Democratic Rep. Scott Peters promoted student activism and voting in response to increased energy consumption at the screening of the documentary, “The Burden,” Oct. 8 in Colt Hall.
Peters is the congressman for the 52nd district, representing the northern portion of San Diego, Coronado and Poway, including Point Loma. He said students need to understand the importance and effect fossil fuels have, especially on campus.
“We don’t talk enough about education and the environment, which are the two issues that your generation is most invested in. Get involved and let people know you’re a customer too,” said Peters at the event. “If you know this topic pretty well, you should educate other people about it. You don’t have to be a teacher, you can be someone who talks about these things and lets people know that these issues are going on.”
Peters said that because San Diego is ahead of other places in looking for solutions to these issues.
“San Diego is already a leader in the effort to find and implement innovative solutions for bringing more renewable energy into our military and civilian portfolios,” said in a release from “The Burden” website. “We must give our military the tools necessary to increase self-sufficiency and protect our troops while simultaneously reducing our energy consumption. Reducing the amount of fuel we use is a national security imperative, and the Department of Defense should continue to lead the way toward a more diverse and renewable-focused energy future.”
“The Burden” event was hosted by the Institute of Politics & Public Service.

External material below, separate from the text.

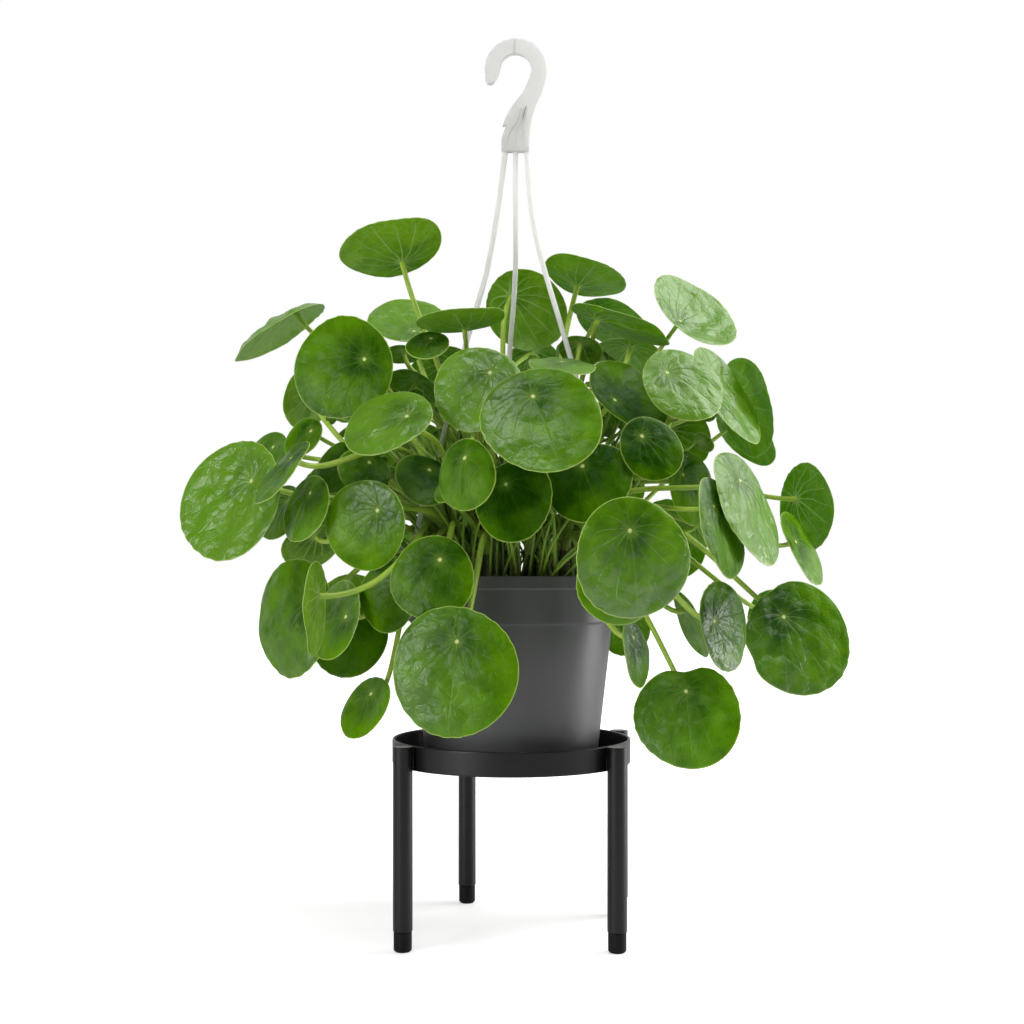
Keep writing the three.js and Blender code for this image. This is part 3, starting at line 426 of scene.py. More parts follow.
def waxedLeaf(name, look):
    finish, tree, shader = newFinish(name)
    place = addNode(tree, "ShaderNodeAttribute", {"attribute_name": "leafPlace"}).outputs["Vector"]
    veinReach = addNode(tree, "ShaderNodeAttribute", {"attribute_name": "veinReach"}).outputs["Fac"]
    rimReach = addNode(tree, "ShaderNodeAttribute", {"attribute_name": "rimReach"}).outputs["Fac"]
    leafTone = addNode(tree, "ShaderNodeAttribute", {"attribute_name": "leafTone"}).outputs["Fac"]
    leafShine = addNode(tree, "ShaderNodeAttribute", {"attribute_name": "leafShine"}).outputs["Fac"]
    axes = addNode(tree, "ShaderNodeSeparateXYZ", None, {0: place}).outputs
    flat = addNode(tree, "ShaderNodeCombineXYZ", None, {0: axes[0], 1: axes[1], 2: 0.0})
    hubReach = addNode(tree, "ShaderNodeVectorMath", {"operation": "LENGTH"},
                       {0: flat.outputs[0]}).outputs["Value"]

    # quilting: cells of about 8 mm with sunken borders, pulled out of true
    warp = addNode(tree, "ShaderNodeTexNoise", None, {"Vector": place, "Scale": 0.11, "Detail": 2.0})
    shift = addNode(tree, "ShaderNodeVectorMath", {"operation": "MULTIPLY_ADD"},
                    {0: warp.outputs["Color"], 1: (9.0, 9.0, 0.0), 2: place})
    cells = addNode(tree, "ShaderNodeTexVoronoi", {"feature": "SMOOTH_F1", "voronoi_dimensions": "3D"},
                    {"Vector": shift.outputs[0], "Scale": 1 / leafLook["cell"], "Smoothness": 0.5,
                     "Randomness": 0.9})
    border = addNode(tree, "ShaderNodeTexVoronoi",
                     {"feature": "DISTANCE_TO_EDGE", "voronoi_dimensions": "3D"},
                     {"Vector": shift.outputs[0], "Scale": 1 / leafLook["cell"], "Randomness": 0.9})
    net = addNode(tree, "ShaderNodeMapRange", {"interpolation_type": "SMOOTHSTEP"},
                  {"Value": border.outputs["Distance"], "From Max": 0.12, "To Min": 1.0, "To Max": 0.0})

    # main veins run from the hub and fade towards the rim; the midrib is the widest
    off = addNode(tree, "ShaderNodeMath", {"operation": "ABSOLUTE"}, {0: veinReach})
    vein = addNode(tree, "ShaderNodeMapRange", {"interpolation_type": "SMOOTHSTEP"},
                   {"Value": off.outputs[0], "From Max": look["veinWidth"], "To Min": 1.0, "To Max": 0.0})
    fade = addNode(tree, "ShaderNodeMapRange", {"interpolation_type": "SMOOTHSTEP"},
                   {"Value": rimReach, "From Min": 0.5, "From Max": 16.0, "To Min": 0.15, "To Max": 0.8})
    veins = addNode(tree, "ShaderNodeMath", {"operation": "MULTIPLY"},
                    {0: vein.outputs[0], 1: fade.outputs[0]})
    across = addNode(tree, "ShaderNodeMath", {"operation": "ABSOLUTE"}, {0: axes[1]})
    behind = addNode(tree, "ShaderNodeMath", {"operation": "MINIMUM"}, {0: axes[0], 1: 0.0})
    ribPlace = addNode(tree, "ShaderNodeCombineXYZ", None, {0: behind.outputs[0], 1: across.outputs[0]})
    ribReach = addNode(tree, "ShaderNodeVectorMath", {"operation": "LENGTH"}, {0: ribPlace.outputs[0]})
    rib = addNode(tree, "ShaderNodeMapRange", {"interpolation_type": "SMOOTHSTEP"},
                  {"Value": ribReach.outputs["Value"], "From Max": 1.0, "To Min": 1.0, "To Max": 0.0})
    ribs = addNode(tree, "ShaderNodeMath", {"operation": "MULTIPLY"},
                   {0: rib.outputs[0], 1: fade.outputs[0]})
    lines = addNode(tree, "ShaderNodeMath", {"operation": "MAXIMUM"},
                    {0: veins.outputs[0], 1: ribs.outputs[0]})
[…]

Roughly 70 people went to the event, which included a question and answer panel of faculty members and experts on fossil fuels.
Andrea Marr with Truman National Security Project and Nicole Capretz, a council representative with the City of San Diego, were also on the panel. Faculty members April Maskiewicz, associate professor of biology, and Rosco Williamson, professor of political science, attended.

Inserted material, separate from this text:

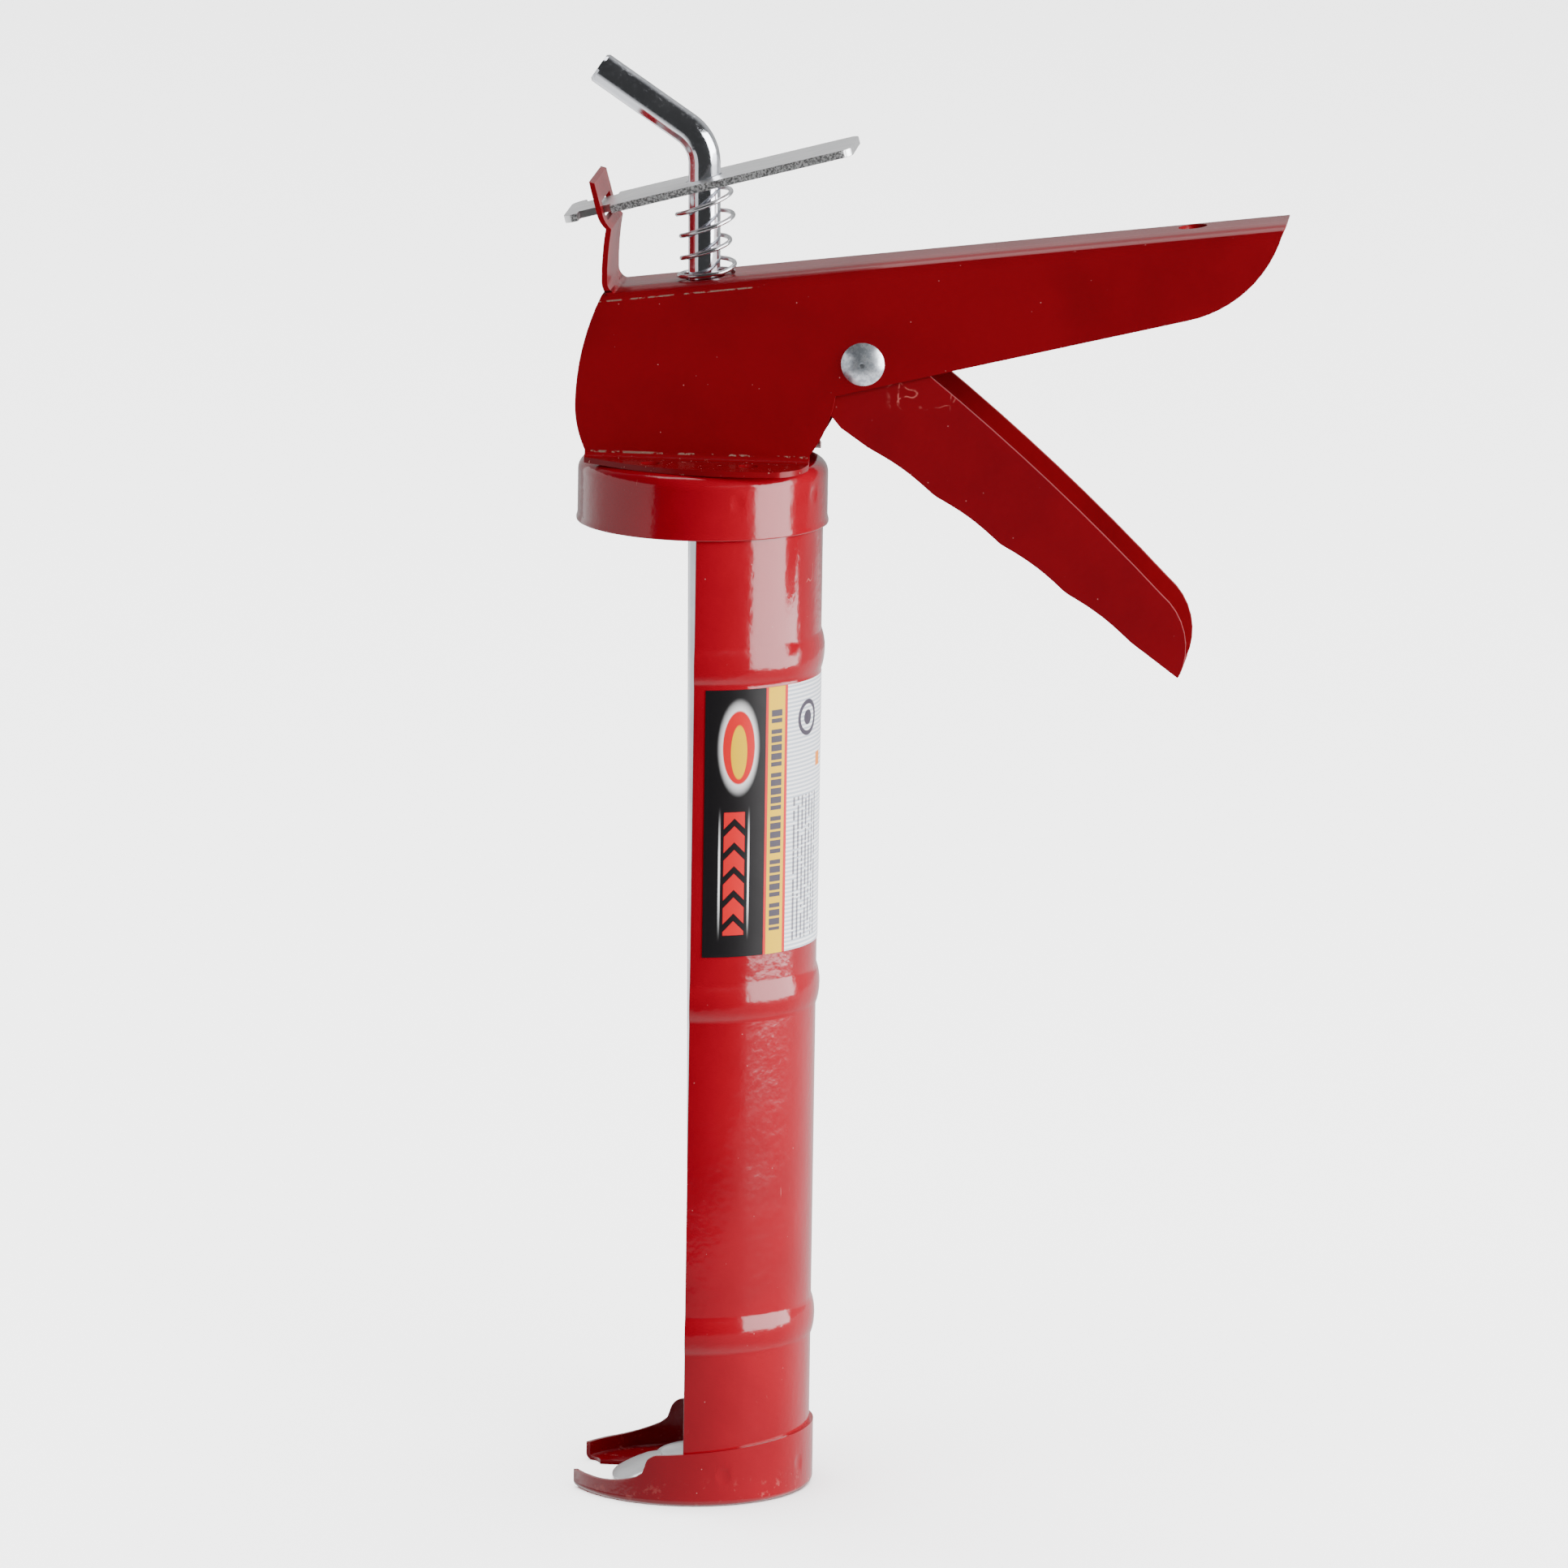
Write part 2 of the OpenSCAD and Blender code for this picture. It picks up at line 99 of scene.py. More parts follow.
class Graph:
    def __init__(self, name):
        self.material = bpy.data.materials.new(name)
        self.material.use_nodes = True
        self.tree = self.material.node_tree
        self.shader = self.tree.nodes["Principled BSDF"]
        self.place = self.node("ShaderNodeTexCoord").outputs["Object"]

    def node(self, kind, settings=None, inputs=None):
        made = self.tree.nodes.new(kind)
        for key, value in (settings or {}).items():
            setattr(made, key, value)
        for key, value in (inputs or {}).items():
            self.feed(made.inputs[key], value)
        return made

    def feed(self, socket, value):
        value = value.value if isinstance(value, Sock) else value
        if isinstance(value, bpy.types.NodeSocket):
            self.tree.links.new(value, socket)
        else:
            socket.default_value = value

    def math(self, operation, *values):
        made = self.node("ShaderNodeMath", {"operation": operation}, dict(enumerate(values)))
        return Sock(self, made.outputs[0])

    def axes(self):
        split = self.node("ShaderNodeSeparateXYZ", inputs={0: self.place})
        return [Sock(self, out) for out in split.outputs]

    def stretched(self, scale):
        made = self.node("ShaderNodeMapping", inputs={"Vector": self.place, "Scale": scale})
        return made.outputs["Vector"]

    def noise(self, grain, detail=3.0, rough=0.5, vector=None):
        inputs = {"Vector": vector or self.place, "Scale": 1 / grain, "Detail": detail, "Roughness": rough}
        return Sock(self, self.node("ShaderNodeTexNoise", inputs=inputs).outputs["Fac"])

    def cells(self, grain):
        inputs = {"Vector": self.place, "Scale": 1 / grain}
        return Sock(self, self.node("ShaderNodeTexVoronoi", inputs=inputs).outputs["Distance"])

    def mix(self, share, first, second):
        made = self.node("ShaderNodeMix", {"data_type": "RGBA"})
        self.feed(made.inputs[0], share)
        self.feed(made.inputs[6], (*first, 1) if isinstance(first, tuple) else first)
        self.feed(made.inputs[7], (*second, 1) if isinstance(second, tuple) else second)
        return made.outputs[2]

    def bump(self, height, distance, strength=1.0, normal=None):
        inputs = {"Height": height, "Distance": distance, "Strength": strength}
        if normal:
            inputs["Normal"] = normal
        return self.node("ShaderNodeBump", inputs=inputs).outputs["Normal"]

    def finish(self, **inputs):
        for key, value in inputs.items():
            socket = self.shader.inputs[key.replace("_", " ")]
            self.feed(socket, (*value, 1) if isinstance(value, tuple) else value)
        return self.material


# In the looks below a ramp is (value for 0, value for 1) and a band is (middle, half width, soft edge).
paintLook = {
    "cloudGrain": 22 * mm, "cloudRamp": (0.35, 0.75), "cloudRough": 0.1,
    "speckGrain": 2.6 * mm, "speckRamp": (0.06, 0.03), "speckPatch": 9 * mm, "patchRamp": (0.5, 0.58),
    "speckShare": 0.5, "speck": (0.75, 0.32, 0.3),
    "scratch": (0.7, 0.2, 0.17), "scratchShare": 0.4, "scratchRough": 0.2,
    "bareAndHighlight": (0.62, 0.42, 0.33), "bareMetallic": 0.85, "bareRough": 0.15,
    "dentGrain": 13 * mm, "peelGrain": 1.6 * mm, "peelDepth": 0.055 * mm, "peelStrength": 0.8,
    "coatRough": 0.06,
}
framePaintLook = {
    "red": (0.195, 0.0042, 0.0085), "dark": (0.16, 0.0034, 0.007),
    "rough": 0.2, "coat": 0.0, "shine": 0.18, "dents": 0.1 * mm,
}
triggerPaintLook = {**framePaintLook, "rough": 0.3, "shine": 0.2}
barrelPaintLook = {
    "red": (0.32, 0.0015, 0.011), "dark": (0.27, 0.0012, 0.009),
    "rough": 0.1, "coat": 0.25, "shine": 0.4, "dents": 0.18 * mm,
}


def paint(name, look, wearAndHighlightMask=None, scratchMask=None, crown=None):
    base = paintLook
    g = Graph(name)
    cloud = g.noise(base["cloudGrain"], 4.0)
    colour = g.mix(cloud.ramp(*base["cloudRamp"]), look["red"], look["dark"])
    specks = g.cells(base["speckGrain"]).ramp(*base["speckRamp"])
    specks = specks * g.noise(base["speckPatch"]).ramp(*base["patchRamp"])
    colour = g.mix(specks * base["speckShare"], colour, base["speck"])
    roughness = cloud * base["cloudRough"] + look["rough"]
    metal = 0.0
    if scratchMask:
        scratch = scratchMask(g)
        colour = g.mix(scratch * base["scratchShare"], colour, base["scratch"])
        roughness = roughness + scratch * base["scratchRough"]
    # Bare peach metal: worn paint, and on the frame's near folds also a painted highlight.
    if wearAndHighlightMask:
        wearAndHighlight = wearAndHighlightMask(g)
        colour = g.mix(wearAndHighlight, colour, base["bareAndHighlight"])
        metal = wearAndHighlight * base["bareMetallic"]
        roughness = roughness + wearAndHighlight * base["bareRough"]
    normal = g.bump(g.noise(base["dentGrain"], 2.0), look["dents"])
    if crown:
        normal = g.bump(crown(g), 1.0, normal=normal)
    peel = g.noise(base["peelGrain"], 2.0)
    normal = g.bump(peel, base["peelDepth"], base["peelStrength"], normal)
    return g.finish(Base_Color=colour, Roughness=roughness, Metallic=metal, Normal=normal,
                    Specular_IOR_Level=look["shine"], Coat_Weight=look["coat"],
                    Coat_Roughness=base["coatRough"], Coat_Normal=normal)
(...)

“The Burden,” directed by Roger Sorkin, is a 45-minute documentary that tells the story of our country’s dependence on nonrenewable sources and its effect on our economy, national security and geographic reliance on other countries for our provision of fuels. This documentary has not been widely released to the public.

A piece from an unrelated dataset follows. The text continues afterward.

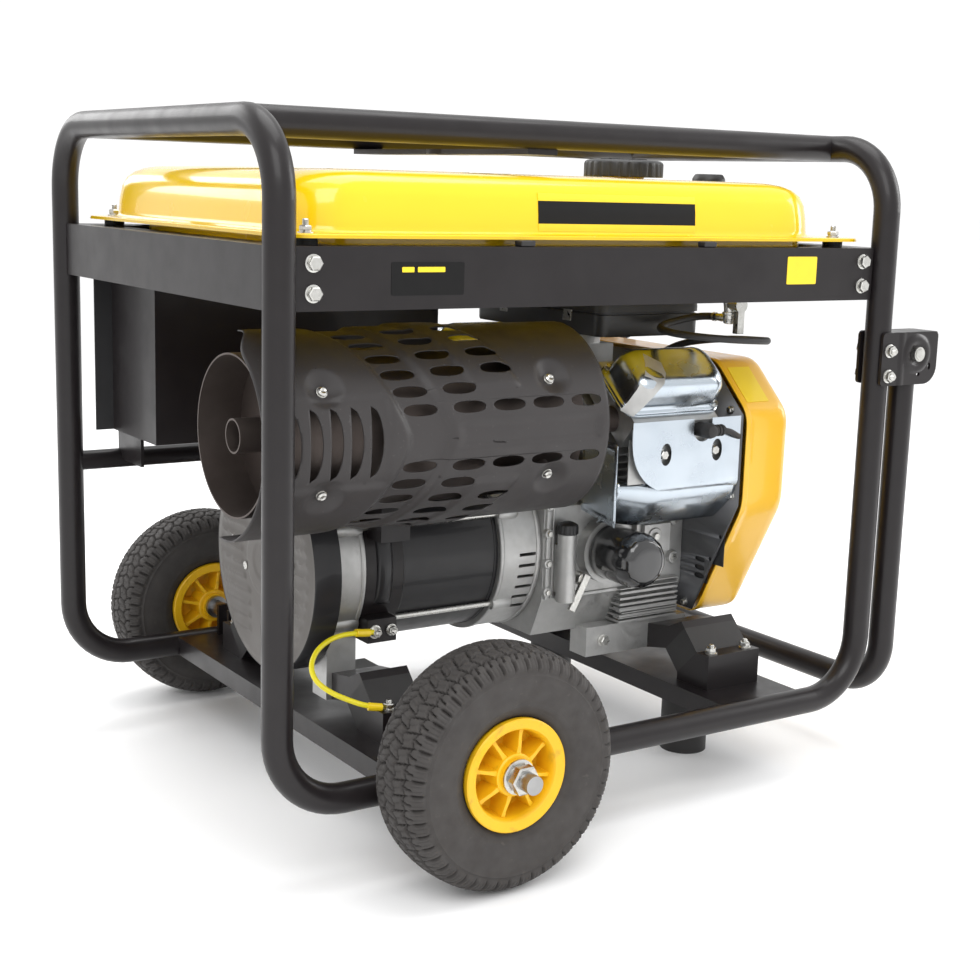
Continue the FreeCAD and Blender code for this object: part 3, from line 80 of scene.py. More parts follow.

Director of Public Affairs, Jill Monroe co-moderated the event.
“This is part of our Creation Care Week efforts and this is just another opportunity for students to begin talking about the environment in which we find ourselves and how we, as students and Christians at PLNU, can be good stewards of the environment,” said Moore.
The other moderator, Lindsay Lupo, is a political science professor and the director of the Institute of Politics & Public Service, which is a division of PLNU that encourages students to engage in public affairs and provides them with opportunities to do so with events or internships.
“This is a way for students to be educated on the topic so that they can speak into it and act on some of the solutions and be part of the solution,” Lupo said.
Maskiewicz said over time the concern of global climate change has become more politicized.
“Its not a political issue, it’s a science issue and we need to get everyone thinking,” said Maskiewicz.
Marr said the energy dependency is an indirect threat to the United States and this generation needs to come up with other natural sources. If someone is interested in helping with these efforts, students should step up and take action.
“Have the audacity to pick up the phone or email somebody. Don’t hold back. No one is going to not answer you if you’re curious and you want to get involved. that’s how I got into the Truman National Security Project,” said Marr, energy efficiency engineer and Truman Project member.
At the end of the panel, experts and professors gave advice to students on how they can stay active in this topic. To become active, Capretz suggested to get connected with www.350.org, an organization that is building a global climate movement. Its branch in San Diego hosts local activities to raise awareness about climate change.
“Don’t underestimate the power you have; it’s a common thing to think ‘No one is going to listen to me,’ but you can have a tremendous impact,” said Peters.